| What to work on |
Read the data and repeat it in full, exactly.
[START OF Dataset content]
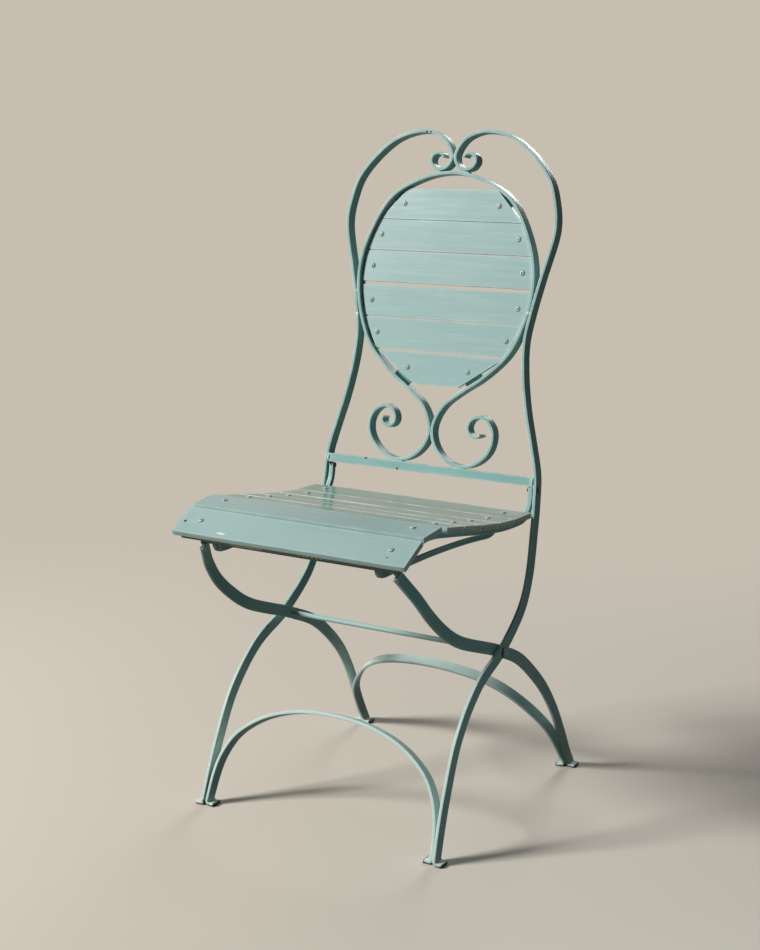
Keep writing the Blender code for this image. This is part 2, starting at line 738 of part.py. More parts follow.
def back_board(row):
    """A board whose ends follow the oval."""
    top = board_top(row)
    bottom = top - BACK_BOARD_HEIGHT
    top_x = lyre_inner_x(top) - BACK_BOARD_END_GAP
    bottom_x = lyre_inner_x(bottom) - BACK_BOARD_END_GAP
    if row == BACK_BOARD_COUNT - 1:
        bottom_x = lyre_inner_x(bottom) - LOWEST_BOARD_CUT
    middle = back_point(0.0, board_middle(row), BACK_BOARD_SET_BACK + BOARD_THICK / 2)
    axes = Matrix((ACROSS, BACK_NORMAL, BACK_UP)).transposed().to_4x4()
    height = BACK_BOARD_HEIGHT / math.cos(BACK_TILT)
    bm = bmesh.new()
    bmesh.ops.create_cube(bm, size=1.0)
    for vert in bm.verts:
        half = top_x if vert.co.z > 0 else bottom_x
        vert.co = (math.copysign(half, vert.co.x), vert.co.y * BOARD_THICK, vert.co.z * height)
    face_edges = [e for e in bm.edges if all(v.co.y < 0 for v in e.verts)]
    bmesh.ops.bevel(
        bm, geom=face_edges, offset=BACK_BOARD_ROUND, offset_type="OFFSET", segments=1,
        profile=0.5, affect="EDGES", material=-1,
    )
    bmesh.ops.transform(bm, matrix=Matrix.Translation(middle) @ axes, verts=bm.verts)
    name = f"back_board_{row + 1}"
    obj = add_object(name, bm, FRAME, WOOD)
    holes = [screw_hole(back_screw_place(row, side)) for side in (-1, 1)]
    combine(obj, add_object(name + "_holes", merged(holes), FRAME, None, cutter=True), "DIFFERENCE")
    for side, word in SIDES:
        shape = screw(LUG_THICK, back_screw_place(row, side))
        add_object(f"back_screw_{row + 1}_{word}", shape, FRAME, STEEL)


# Short frame: rear leg bars, rear arch, pivot rod.


def rear_leg_stations():
    foot = (REAR_FOOT_X, REAR_FOOT_Y)
    start = (foot[0], foot[1], BAR_THICK / 2 + TOE_BEND)
    pivot = (REAR_LEG_X_AT_PIVOT, *LEG_PIVOT)
    top = (REAR_LEG_TOP[0], ROD_Y + REAR_LEG_TOP[1], REAR_LEG_TOP[2])
    return toe(foot, 1)[:-1] + smooth([start] + REAR_LEG + [pivot] + REAR_LEG_ABOVE + [top])


def rear_leg(side, name):
    stations = rear_leg_stations()
    deep_sides = []
    for here, heading in zip(stations, tangents(stations)):
        if here.z < BAR_THICK / 2 + TOE_BEND * 0.99:
            deep_sides.append(REARWARD)
        else:
            deep_sides.append(settle(heading.cross(ACROSS).normalized(), here.z))
    bar = bend_bar(stations, deep_sides, BAR_THICK, BAR_DEEP)
    ear_from, ear_to = EAR_X - BAR_THICK / 2, EAR_X + BAR_THICK / 2
    ear = lying_cylinder(EAR_RADIUS, ear_from, ear_to, ROD_Y, rod_z(), ROD_SIDES)
    holes = merged([
        hole_through(REAR_LEG_X_AT_PIVOT, PIVOT_ROD_RADIUS + RUNNING_GAP, *LEG_PIVOT),
        hole_through(EAR_X, ROD_RADIUS + GAP, ROD_Y, rod_z()),
    ])
    if side < 0:
        mirror_x(bar)
        mirror_x(ear)
        mirror_x(holes)
    obj = add_object(name, bar, LEGS, STEEL)
    combine(obj, add_object(name + "_ear", ear, LEGS, None, cutter=True), "UNION")
    combine(obj, add_object(name + "_holes", holes, LEGS, None, cutter=True), "DIFFERENCE")


def along_x(x, y, z):
    """Stands a turned piece's axis along +X."""
    return Matrix.Translation((x, y, z)) @ Matrix.Rotation(math.pi / 2, 4, "Y")


def pivot_rod():
    """One rod through both frames, its ends hammered over into heads."""
    face = side_x(LEG_PIVOT[1]) + BAR_THICK / 2 + GAP
    head = [(radius, face + height) for radius, height in dome(PIVOT_HEAD_RADIUS, PIVOT_HEAD_HEIGHT)]
    profile = head + [(PIVOT_ROD_RADIUS, face)]
    profile += upside_down(profile)
    add_object("pivot_rod", turned(profile, along_x(0.0, *LEG_PIVOT)), LEGS, STEEL)


def pivot_washer(side, name):
    inner = REAR_LEG_X_AT_PIVOT + BAR_THICK / 2 + GAP * 2
    outer = side_x(LEG_PIVOT[1]) - BAR_THICK / 2 - GAP * 2
    bore = PIVOT_ROD_RADIUS + GAP
    profile = [(bore, outer), (WASHER_RADIUS, outer), (WASHER_RADIUS, inner), (bore, inner), (bore, outer)]
    shape = turned(profile, along_x(0.0, *LEG_PIVOT), ROD_SIDES)
    if side < 0:
        mirror_x(shape)
    add_object(name, shape, LEGS, STEEL)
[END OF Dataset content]
| Problem solution |
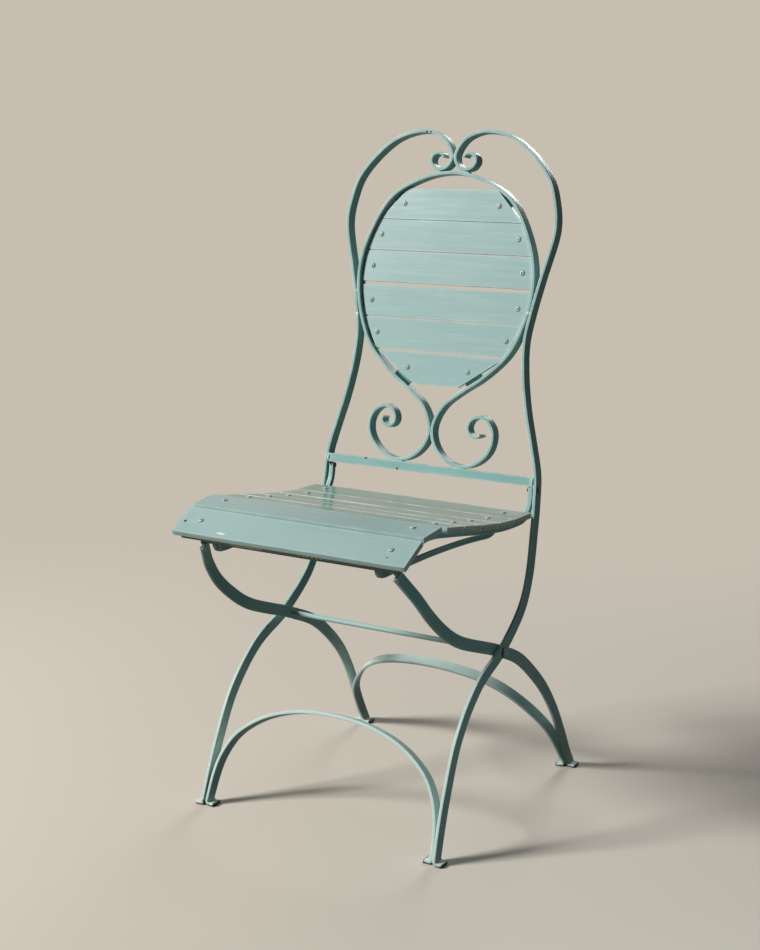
Keep writing the Blender code for this image. This is part 2, starting at line 738 of part.py. More parts follow.
def back_board(row):
    """A board whose ends follow the oval."""
    top = board_top(row)
    bottom = top - BACK_BOARD_HEIGHT
    top_x = lyre_inner_x(top) - BACK_BOARD_END_GAP
    bottom_x = lyre_inner_x(bottom) - BACK_BOARD_END_GAP
    if row == BACK_BOARD_COUNT - 1:
        bottom_x = lyre_inner_x(bottom) - LOWEST_BOARD_CUT
    middle = back_point(0.0, board_middle(row), BACK_BOARD_SET_BACK + BOARD_THICK / 2)
    axes = Matrix((ACROSS, BACK_NORMAL, BACK_UP)).transposed().to_4x4()
    height = BACK_BOARD_HEIGHT / math.cos(BACK_TILT)
    bm = bmesh.new()
    bmesh.ops.create_cube(bm, size=1.0)
    for vert in bm.verts:
        half = top_x if vert.co.z > 0 else bottom_x
        vert.co = (math.copysign(half, vert.co.x), vert.co.y * BOARD_THICK, vert.co.z * height)
    face_edges = [e for e in bm.edges if all(v.co.y < 0 for v in e.verts)]
    bmesh.ops.bevel(
        bm, geom=face_edges, offset=BACK_BOARD_ROUND, offset_type="OFFSET", segments=1,
        profile=0.5, affect="EDGES", material=-1,
    )
    bmesh.ops.transform(bm, matrix=Matrix.Translation(middle) @ axes, verts=bm.verts)
    name = f"back_board_{row + 1}"
    obj = add_object(name, bm, FRAME, WOOD)
    holes = [screw_hole(back_screw_place(row, side)) for side in (-1, 1)]
    combine(obj, add_object(name + "_holes", merged(holes), FRAME, None, cutter=True), "DIFFERENCE")
    for side, word in SIDES:
        shape = screw(LUG_THICK, back_screw_place(row, side))
        add_object(f"back_screw_{row + 1}_{word}", shape, FRAME, STEEL)


# Short frame: rear leg bars, rear arch, pivot rod.


def rear_leg_stations():
    foot = (REAR_FOOT_X, REAR_FOOT_Y)
    start = (foot[0], foot[1], BAR_THICK / 2 + TOE_BEND)
    pivot = (REAR_LEG_X_AT_PIVOT, *LEG_PIVOT)
    top = (REAR_LEG_TOP[0], ROD_Y + REAR_LEG_TOP[1], REAR_LEG_TOP[2])
    return toe(foot, 1)[:-1] + smooth([start] + REAR_LEG + [pivot] + REAR_LEG_ABOVE + [top])


def rear_leg(side, name):
    stations = rear_leg_stations()
    deep_sides = []
    for here, heading in zip(stations, tangents(stations)):
        if here.z < BAR_THICK / 2 + TOE_BEND * 0.99:
            deep_sides.append(REARWARD)
        else:
            deep_sides.append(settle(heading.cross(ACROSS).normalized(), here.z))
    bar = bend_bar(stations, deep_sides, BAR_THICK, BAR_DEEP)
    ear_from, ear_to = EAR_X - BAR_THICK / 2, EAR_X + BAR_THICK / 2
    ear = lying_cylinder(EAR_RADIUS, ear_from, ear_to, ROD_Y, rod_z(), ROD_SIDES)
    holes = merged([
        hole_through(REAR_LEG_X_AT_PIVOT, PIVOT_ROD_RADIUS + RUNNING_GAP, *LEG_PIVOT),
        hole_through(EAR_X, ROD_RADIUS + GAP, ROD_Y, rod_z()),
    ])
    if side < 0:
        mirror_x(bar)
        mirror_x(ear)
        mirror_x(holes)
    obj = add_object(name, bar, LEGS, STEEL)
    combine(obj, add_object(name + "_ear", ear, LEGS, None, cutter=True), "UNION")
    combine(obj, add_object(name + "_holes", holes, LEGS, None, cutter=True), "DIFFERENCE")


def along_x(x, y, z):
    """Stands a turned piece's axis along +X."""
    return Matrix.Translation((x, y, z)) @ Matrix.Rotation(math.pi / 2, 4, "Y")


def pivot_rod():
    """One rod through both frames, its ends hammered over into heads."""
    face = side_x(LEG_PIVOT[1]) + BAR_THICK / 2 + GAP
    head = [(radius, face + height) for radius, height in dome(PIVOT_HEAD_RADIUS, PIVOT_HEAD_HEIGHT)]
    profile = head + [(PIVOT_ROD_RADIUS, face)]
    profile += upside_down(profile)
    add_object("pivot_rod", turned(profile, along_x(0.0, *LEG_PIVOT)), LEGS, STEEL)


def pivot_washer(side, name):
    inner = REAR_LEG_X_AT_PIVOT + BAR_THICK / 2 + GAP * 2
    outer = side_x(LEG_PIVOT[1]) - BAR_THICK / 2 - GAP * 2
    bore = PIVOT_ROD_RADIUS + GAP
    profile = [(bore, outer), (WASHER_RADIUS, outer), (WASHER_RADIUS, inner), (bore, inner), (bore, outer)]
    shape = turned(profile, along_x(0.0, *LEG_PIVOT), ROD_SIDES)
    if side < 0:
        mirror_x(shape)
    add_object(name, shape, LEGS, STEEL)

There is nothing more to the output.